Sheriff's appointment stirs controversy


By Brandon Astor Jones

The citizens of the city and county of San Francisco can be very proud of their sheriff, Michael Hennessey, for his uncommon courage and leadership. Sheriff Hennessey has broken away from the bureaucratic, business-as-usual, nepotistic traditions that plague most US police and corrections agencies, in which innovative thinking is not encouraged, or even allowed.

He has appointed Michael Marcum, a civilian and individual thinker, to the post of assistant sheriff, the number three position in a department that oversees more than 2200 prisoners in jails and other custody programs. San Francisco is one of the few places in the US that the sheriff is an elected official who is also not a sworn peace officer. Alas, not everyone is happy about Marcum's recent appointment.

"It is simply inappropriate and morale-sapping to appoint someone to a position of authority who is not and cannot be a sworn police officer", said Nelson Williams, president of the Deputy Sheriffs Association at a protest rally outside the Hall of Justice. Williams and about 50 other deputies gathered there to protest against Marcum's appointment.

Williams' words may have been a tactful way of stating what many of his colleagues say openly: prisoners, in the eyes of most police and corrections officers, do not rise to the level of whole human beings. Several other deputies at the rally said it is "an insult" for them to have to take orders from an ex-convict. Assistant Sheriff Marcum is indeed an ex-convict.

Michael Marcum is 47 years of age, born and reared in Oakland, California. He and his mother were subjected to his father's violent wrath. "My father was abusive ... We had a series of arguments where I eventually shot and killed him", says Marcum.
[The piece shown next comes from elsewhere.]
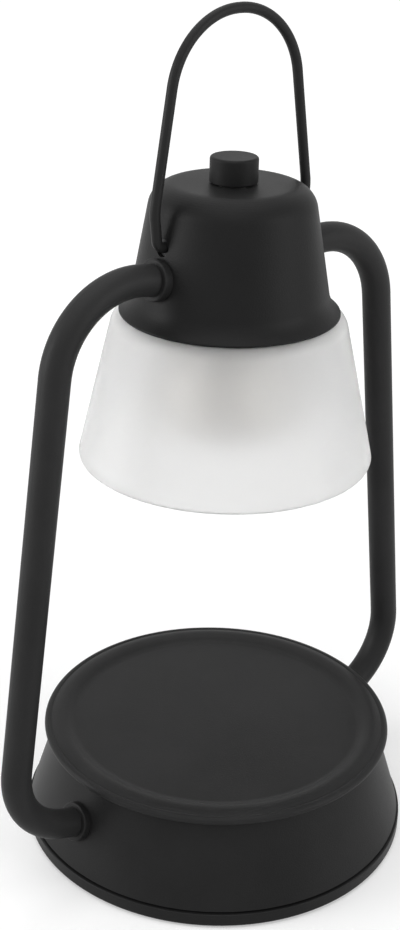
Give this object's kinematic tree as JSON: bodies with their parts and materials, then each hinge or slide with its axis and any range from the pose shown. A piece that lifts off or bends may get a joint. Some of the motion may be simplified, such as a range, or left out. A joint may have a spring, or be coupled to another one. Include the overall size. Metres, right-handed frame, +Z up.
{
  "type": "candle warmer lamp",
  "caption": "Candle warmer lamp: weighted cone base with a dished plate, bent side tubes, bell hood with a dimmer knob, frosted glass shade round a reflector bulb, and a wire carrying bail.",
  "frame": {"origin": "centre of the base on the table, level with the bottom of the rubber feet", "axes": "+Z up, the side tubes and the bail's pivots along X, the cord gland at +Y"},
  "size_m": [0.202, 0.15, 0.3176],
  "materials": {
    "base_coat": "satin black powder coat on spun steel",
    "tray_coat": "satin black powder coat on pressed steel",
    "plate_coat": "satin black powder coat on pressed steel",
    "tube_coat": "satin black powder coat on steel tube",
    "collar_coat": "satin black powder coat on turned steel",
    "hood_coat": "satin black powder coat on spun steel",
    "ring_coat": "black paint on a turned ring",
    "wire_coat": "satin black coat on steel wire",
    "knob_coat": "fine matte black on a turned knob",
    "screw_black": "black oxide",
    "ballast_iron": "bare, oiled",
    "zinc_steel": "bright zinc plate",
    "plated_sheet": "plated sheet steel",
    "bare_brass": "turned",
    "pin_metal": "turned",
    "bulb_mirror": "silvered glass bowl",
    "bulb_glass": "clear, ribbed",
    "frosted_glass": "white frosted glass",
    "ceramic": "unglazed white ceramic",
    "foot_rubber": "matte",
    "silicone": "translucent silicone",
    "black_nylon": "moulded",
    "white_nylon": "moulded",
    "cable_sleeve": "smooth sleeve"
  },
  "bodies": {
    "stand": {"base_shell": "base_coat", "bottom_tray": "tray_coat", "ballast_disc": "ballast_iron", "rubber_feet": "foot_rubber", "tray_screws": "zinc_steel", "candle_plate": "plate_coat", "plate_nuts": "zinc_steel", "earth_tag": "bare_brass", "cord_gland": "black_nylon", "terminal_block": "white_nylon", "terminal_screws": "bare_brass", "left_tube": "tube_coat", "right_tube": "tube_coat", "tube_nipples": "bare_brass", "lower_collars": "collar_coat", "upper_collars": "collar_coat", "tube_nuts": "zinc_steel", "feed_cable": "cable_sleeve", "hood_shell": "hood_coat", "standoffs": "zinc_steel", "standoff_screws": "zinc_steel", "carrier_plate": "plated_sheet", "gallery_screws": "zinc_steel", "shade_gallery": "plated_sheet", "shade_gasket": "silicone", "glass_shade": "frosted_glass", "shade_ring": "ring_coat", "lampholder": "ceramic", "holder_screws": "zinc_steel", "lamp_leads": "cable_sleeve", "bulb_base": "ceramic", "bulb_reflector": "bulb_mirror", "bulb_lens": "bulb_glass", "bulb_pins": "pin_metal", "dimmer_body": "black_nylon", "dimmer_nut": "zinc_steel", "bail_bushes": "black_nylon"},
    "knob": {"dimmer_knob": "knob_coat", "dimmer_shaft": "pin_metal", "knob_screw": "screw_black"},
    "bail": {"bail_handle": "wire_coat", "bail_clips": "zinc_steel"}
  },
  "joints": [
    {"name": "dimmer_turn", "type": "hinge", "parent": "stand", "child": "knob", "pos_m": [0, 0, 0.26], "axis": [0, 0, 1], "range_deg": [0, 300]},
    {"name": "bail_swing", "type": "hinge", "parent": "stand", "child": "bail", "pos_m": [0, 0, 0.2405], "axis": [1, 0, 0], "range_deg": [-115, 115]}
  ]
}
According to the San Francisco Weekly (November 3, 1993), "When Marcum was 18 years old, he was confronted by his abusive father, who handed his son a gun with a challenge to shoot him. For some reason, Marcum accepted the challenge, pleaded guilty in court and went to prison. He spent seven years in prison."

He was not the kind of prisoner that wardens hope for: he was an agitator and fought the oppressive system that confined him. With the help of the American Civil Liberties Union, he successfully attacked the law that denied prisoners the right to vote. He was also instrumental in the formation of the United Prisoners Union.
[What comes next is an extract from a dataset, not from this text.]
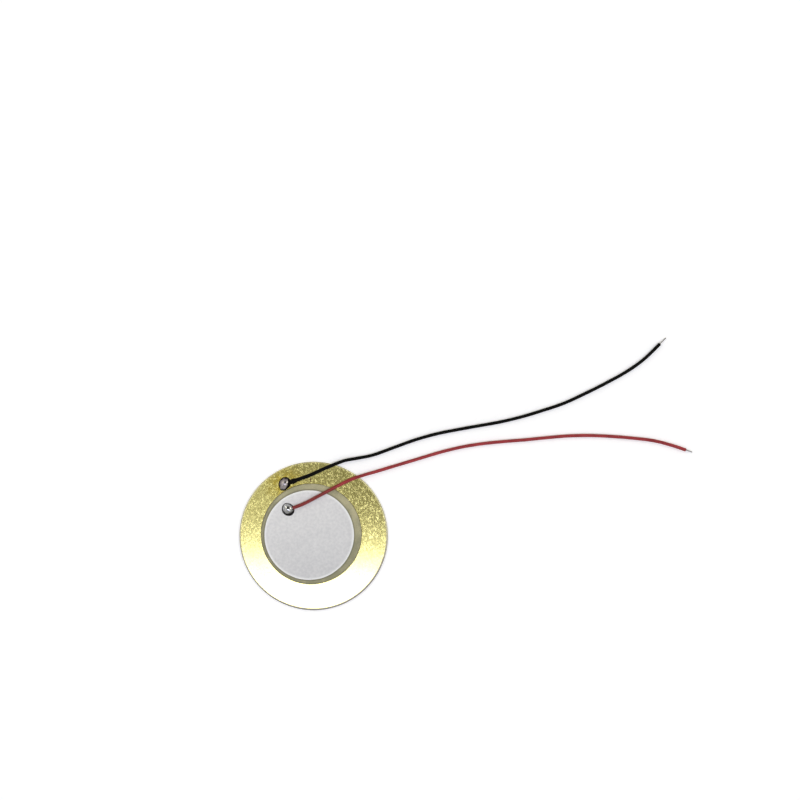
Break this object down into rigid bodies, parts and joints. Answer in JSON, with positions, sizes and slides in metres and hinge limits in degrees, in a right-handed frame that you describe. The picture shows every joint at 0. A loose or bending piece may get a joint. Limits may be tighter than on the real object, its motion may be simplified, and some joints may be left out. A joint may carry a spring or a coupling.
{
  "type": "piezo disc",
  "caption": "Round brass plate with a silvered piezo-ceramic disc bonded on it and soldered leads, used as a buzzer or contact pickup.",
  "frame": {"origin": "middle of the plate's underside, on the surface that the disc lies on", "axes": "+Z out of the plate's ceramic side; +X roughly along the leads, from the joints towards their free ends; +Y from the silver's solder joint towards the plate's"},
  "size_m": [0.1068, 0.0643, 0.0015],
  "materials": {
    "brass": "rolled, satin, fine speckle and light scratches",
    "glue": "thin clear-brown cured glue",
    "silver": "matt fired silver print",
    "ceramic": "matt grey-green fired ceramic",
    "solder": "bright reflowed solder",
    "black_jacket": "semi-gloss soft plastic",
    "red_jacket": "semi-gloss soft plastic",
    "tinned_wire": "tinned copper strands"
  },
  "bodies": {
    "root": {"brass_plate": "brass", "bond_film": "glue", "back_electrode": "silver", "ceramic_disc": "ceramic", "front_electrode": "silver", "plate_solder": "solder", "silver_solder": "solder", "black_lead": "black_jacket", "red_lead": "red_jacket", "black_wire": "tinned_wire", "red_wire": "tinned_wire"}
  },
  "joints": []
}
After his release in 1972 he became a volunteer working as a rehabilitation counsellor. "In 1980, he became Director of Prisoner Services. In 1983, Marcum implemented the Sheriff's Work Alternative Program (SWAP), which allows people sentenced for non-violent misdemeanors to serve their time through supervised community service. He has also been instrumental in shaping the Work Furlough Program, which allows qualified participants to continue working or attending school or performing childcare by day, returning to custody at night to complete their jail sentences.

"In 1989 [he] became the first civilian jail commander in [Sheriff's Department history when he was named director of County Jail #7 in San Bruno. Called the Program Facility, Jail #7 requires the prisoners to participate in a full range of educational, vocational and counseling programs designed to prepare them for their transition back to the community on completion of their sentences. Marcum currently serves as Executive Director of Pre-Release Facilities and Programs." (From a City and County of San Francisco news release.)

I have been in correspondence with Assistant Sheriff Marcum for some time some time now, and I am convinced that no finer example can be found to show how hard prisoners and ex-prisoners need to work, but equally need to be allowed to work, to redeem ourselves.

For much too long now, all over the world, people who have little or no idea of what life is like in prison dictate what life will be like for those of us who are incarcerated - to the detriment of society. It makes no difference whether you are free or confined, it is time we all realise that appointments like this one will bring new hope to us all, in or out of prison. We all win when prejudice is exchanged for forgiveness.